Eötvös entwickelt die Klangfarbe einer fraulich-rauchigen französischen Chansonstimme, die man als Zuhörer gut Irma, der Chefin des zwielichtigen Etablissements, zuordnen kann. Diese wird von filigranem Klangwerk umlagert, verquickt mit Jazzelementen, manchmal sogar von derberem Zirkusgetöne. Sie steigert sich von einem kurzen, revuehaften Beginn kontinuierlich und erreicht in einer langen, sehr intim komponierten Gesprächsszene zwischen Irma und einem ihrer „Mädchen“ den Höhepunkt. Eötvös feinstrukturierte, sehr solistisch orientierte Musik ist dann in ihrem Element. Sie funktioniert, solange sie auf die seelischen Befindlichkeiten der Bühnenfiguren eingehen kann, aber sie versagt, wo diese Befindlichkeiten von der fortschreitenden Handlung überrollt werden.

Konkret gesprochen: ab dem Auftritt des Polizeichefs fehlt ein musikalischer, vorwärtstreibender Kristallisationskern, der der veränderten Bühnensituation gerecht würde. Es fällt in diesem Zusammenhang auf, dass Eötvös als Konsequenz der Uraufführung das Orchester um eine Hammondorgel erweitert hat, die kleine Orchesterbesetzung von zwanzig Musikern „auffettend“. Ihm scheint die Problematik der solistischen Vereinzelung im Orchester schon bald bewusst geworden zu sein, die sich – wie ich das sehe – mit zunehmender Dauer einem Stück verweigert, bei dem (wie es Eötvös im Programmheft selbst formuliert hat) „die Bühnenaktionen explodieren“. Das Resultat für mich als Zuschauer war wenig zufriedenstellend: rasant schlug meine zunehmende Begeisterung nach rund einer Stunde in eine erträgliche (dank Eötvös klangkünstlerischem Genie) Langeweile um.

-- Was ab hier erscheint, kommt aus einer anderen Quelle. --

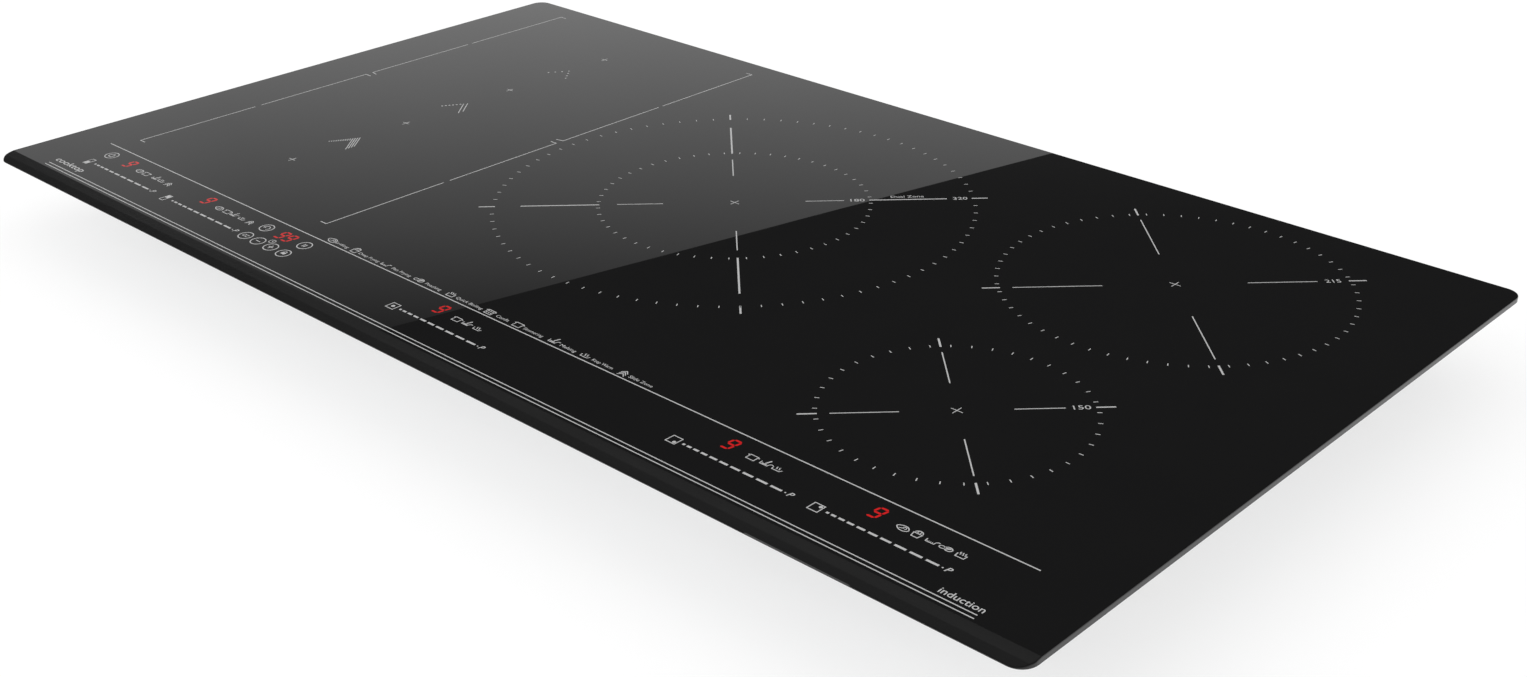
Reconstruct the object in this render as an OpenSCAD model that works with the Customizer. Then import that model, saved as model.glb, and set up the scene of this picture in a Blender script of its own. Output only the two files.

Die Inszenierung stellte „Le Balcon“ als karg eingerichteten Setzkasten auf die Bühne: Parterre vier Zimmer, erster Stock drei Zimmer. Das Bühnenbild lebte von gut gelösten Beleuchtungseffekten – förderte die „Vereinzelung“ der Bühnenfiguren aber mehr als ihr „Zusammenwirken“. Das brachte Vorteile, wenn die Neigungen von Bischof, Richter, General vorgeführt werden, verlor an Stringenz, wenn das Revolutionsgeschehen unmittelbar in die Geschehnisse eingreift. Abgesehen von Maschinengewehrsalven und Explosionsgeräuschen reduziert sich diese Revolution auf drei Soldaten – das Bühnengeschehen läuft quasi ohne „Öffentlichkeit“ ab (es sei denn, man wollte die Zuschauer dazuzählen?). Die Personenregie war gut auf die Musik abgestimmt, sehr gelungen fand ich das Zwiegespräch zwischen Puffmutter und Mädchen, während beide lange weiße Bänder aus Wäschegummi spannen, zusammenlegen, ornamental ins Bühnenbild einbauen. Je mehr die Handlung in den Vordergrund rückte, um so mehr verblasste die Inszenierung. Eigentlich schreit das Stück nach einer frivolen Show, geradezu kabarettartig, ein wenig ins Absurde übersteigert, aber das wurde nur hin und wieder angerissen (findet sich auch nur sehr bedingt in der Musik).

Die musikalische Umsetzung lief ohne Irritationen ab – soweit man das bei einem zeitgenössischen Werk, das man zum ersten mal hört, beurteilen kann. Die Sänger litten unter der schwierigen Akustik, die Töne verlieren sich schnell in der hohen Halle, eine intime Nähe zum Publikum, wie sie das Sujet erforderte, konnte sich nicht einstellen. Das Ensemble war gesanglich und schauspielerisch engagiert bei der Sache und wie immer muss man als Publikum dankbar sein, dass solche Produktionen trotz angespannter Kulturbudgets eine regelmäßige Auseinandersetzung mit aktuellstem Musiktheater ermöglichen. Die Aufführung war nicht ausverkauft, aber relativ gut besucht. Manche Sänger hatten auch ihren eigenen „Fanclub“ dabei. (Besprochen wurde die zweite Aufführung von Samstagabend.)